The simulation destination system is a type of destination system that you can use for testing by sending notification messages to a folder in a specific directory on your computer. This allows you to test the notification process very quickly.
Procedure
Create a destination system of the type simulation destination system.
Click on the Configuration tab.
Enter the following data:
Field
Description
Destination
Directory in which the notification messages are to be saved. PCo proposes a directory, for example, C:\Users\[user name]\Documents.
Choose the Browse pushbutton to search the directory and create a new folder.
If you enter NUL as the directory, the notification messages are sent but they are not saved.
Format
Selection option for the format in which the notification message file is stored. You can choose between output into an XML file or a binary file.
XML file is the default setting as only the XML format is human-readable.
File Name Composed of Time Stamp and Counter
If you select this checkbox, the file name of a notification message contains a 24-digit number that consists of a time stamp in milliseconds and a six-digit counter from 000000 to 999999. If the counter exceeds 999999, it starts afresh at 000000. The counter starts again at 000000 when you restart the agent instance.
The generated files can be sorted in a Windows Explorer window by name to clearly determine the time sequence in which the files have been generated.
Each notification message gets a unique 24-digit number at the runtime of an agent instance. If you have two or more agent instances running in parallel, you should avoid that simulation destination systems of different agent instances write to the same directory, because the uniqueness of file names between the agent instances is not guaranteed.

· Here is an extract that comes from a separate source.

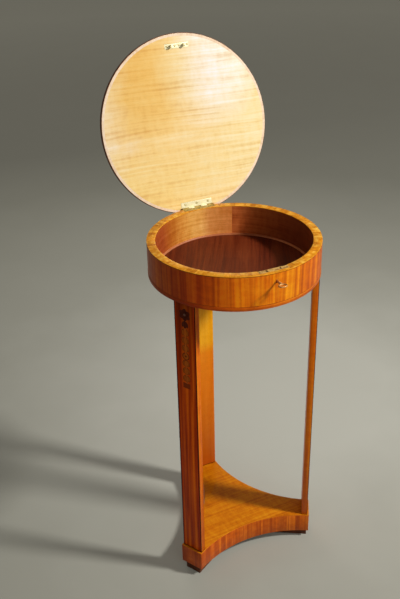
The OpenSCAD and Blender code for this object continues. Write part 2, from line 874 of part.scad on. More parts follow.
module lid_underside_border() {
    color(bead_wood) opened() difference() {
        ring(lid_r - veneer_t, lid_r - veneer_t - lid_border_w, lid_z, veneer_t);
        lid_cuts();
    }
}

drum_carcass();
drum_veneer();
drum_base_band();
rim_crossband();
well_lining_left();
well_lining_right();
well_bead();
well_floor();
leg_back();
leg_front_left();
leg_front_right();
leg_edge_banding();
leg_inlay_dark();
leg_inlay_light();
plinth_sole();
plinth_core();
plinth_edge_veneer();
plinth_top_veneer();
hinge_lower_leaf();
hinge_pin();
hinge_lower_screws();
lock_plate();
lock_case();
lock_screws();
lock_bolt();
key();
lid_core();
lid_edge_band();
lid_top_veneer();
lid_top_crossband();
lid_underside_veneer();
lid_underside_border();
hinge_upper_leaf();
hinge_upper_screws();
link_plate();
link_plate_screws();
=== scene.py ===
import math

import bmesh
import bpy
from mathutils import Matrix, Vector


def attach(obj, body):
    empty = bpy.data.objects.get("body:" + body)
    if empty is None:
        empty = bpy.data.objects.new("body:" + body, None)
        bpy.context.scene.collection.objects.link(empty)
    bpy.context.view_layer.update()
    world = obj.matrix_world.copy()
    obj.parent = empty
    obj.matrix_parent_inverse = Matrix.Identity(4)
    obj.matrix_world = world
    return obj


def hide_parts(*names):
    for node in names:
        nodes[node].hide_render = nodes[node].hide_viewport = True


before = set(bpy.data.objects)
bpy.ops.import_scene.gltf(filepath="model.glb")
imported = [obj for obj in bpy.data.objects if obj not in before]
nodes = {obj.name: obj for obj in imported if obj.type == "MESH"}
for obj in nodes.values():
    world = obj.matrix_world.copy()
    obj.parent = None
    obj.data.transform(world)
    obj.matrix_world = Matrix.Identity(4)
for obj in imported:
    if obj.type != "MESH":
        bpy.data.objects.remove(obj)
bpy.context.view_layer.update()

# Sizes in metres, as the CAD model has them
DRUM_R = 0.170
CARCASS_R = 0.1688
WELL_R = 0.153
DRUM_BASE = 0.681
RIM = 0.751
BAND_H = 0.008
VENEER = 0.0012
LEG_FACE = 0.1675
LEG_T = 0.013
LEG_W = 0.0475
LEG_BAND_W = 0.0045
INLAY_T = 0.001
PLINTH_TOP = 0.066
TENON_T = 0.006
TENON_W = 0.030
TENON_L = 0.018
LID_R = 0.1815
LID_Z = 0.7515
LID_T = 0.010
LID_CROSSBAND = 0.017
KEY_Z = 0.7345

# The lid's hinge line, how far the lid stands open, and the way each leg faces in degrees
HINGE_LINE = Vector((0, 0.170524, 0.7491))
LID_OPEN = math.radians(104.5)
LEGS = {"leg_back": 90, "leg_front_left": -150, "leg_front_right": -30}

# What counts as one spot, as flat, as sharp, as smooth, and as facing one way
SAME_SPOT = 1e-6
FLAT = math.radians(0.5)
SHARP = math.radians(35)
SMOOTH = math.radians(32)
SQUARE_ON = 0.9

# How many sides a round form has
TURNED_SIDES = 48
HOOP_SIDES = 192
DISC_SIDES = 32
LEAF_SIDES = 96
FLOOR_SIDES = 128


# Bench work


def turned_about(spot, angle):
    """A turn about the line through a spot along X."""
    return Matrix.Translation(spot) @ Matrix.Rotation(angle, 4, "X") @ Matrix.Translation(-spot)


def put_down():
    """Nothing stays selected."""
    for thing in list(bpy.context.selected_objects):
        thing.select_set(False)


def pick(piece):
    """Only this piece is selected."""
    put_down()
    piece.select_set(True)
    bpy.context.view_layer.objects.active = piece


def start(name):
    """Names the primitive that was just added and opens it for shaping."""
    piece = bpy.context.active_object
    piece.name = name
    bpy.ops.object.transform_apply(location=True, rotation=True, scale=True)
    bpy.ops.object.mode_set(mode="EDIT")
    bpy.ops.mesh.select_all(action="DESELECT")
    return piece


def block(name, low, high):
    """A block between two corners, opened for shaping."""
    low, high = Vector(low), Vector(high)
    put_down()
    bpy.ops.mesh.primitive_cube_add(size=1, location=(low + high) / 2, scale=high - low)
    return start(name)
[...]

If you do not select this checkbox, the file name of a notification message contains its technical ID.
Sleep
Queue time (in milliseconds) of the destination system until the next notification message is accepted. You can use this to simulate a slow network connection. The notification messages that are not accepted are placed in a queue and processed from this queue.
Failures Percentage
Percentage of notification messages that should fail. This percentage is intended for simulation purposes to test the saving and processing of faulty notification messages.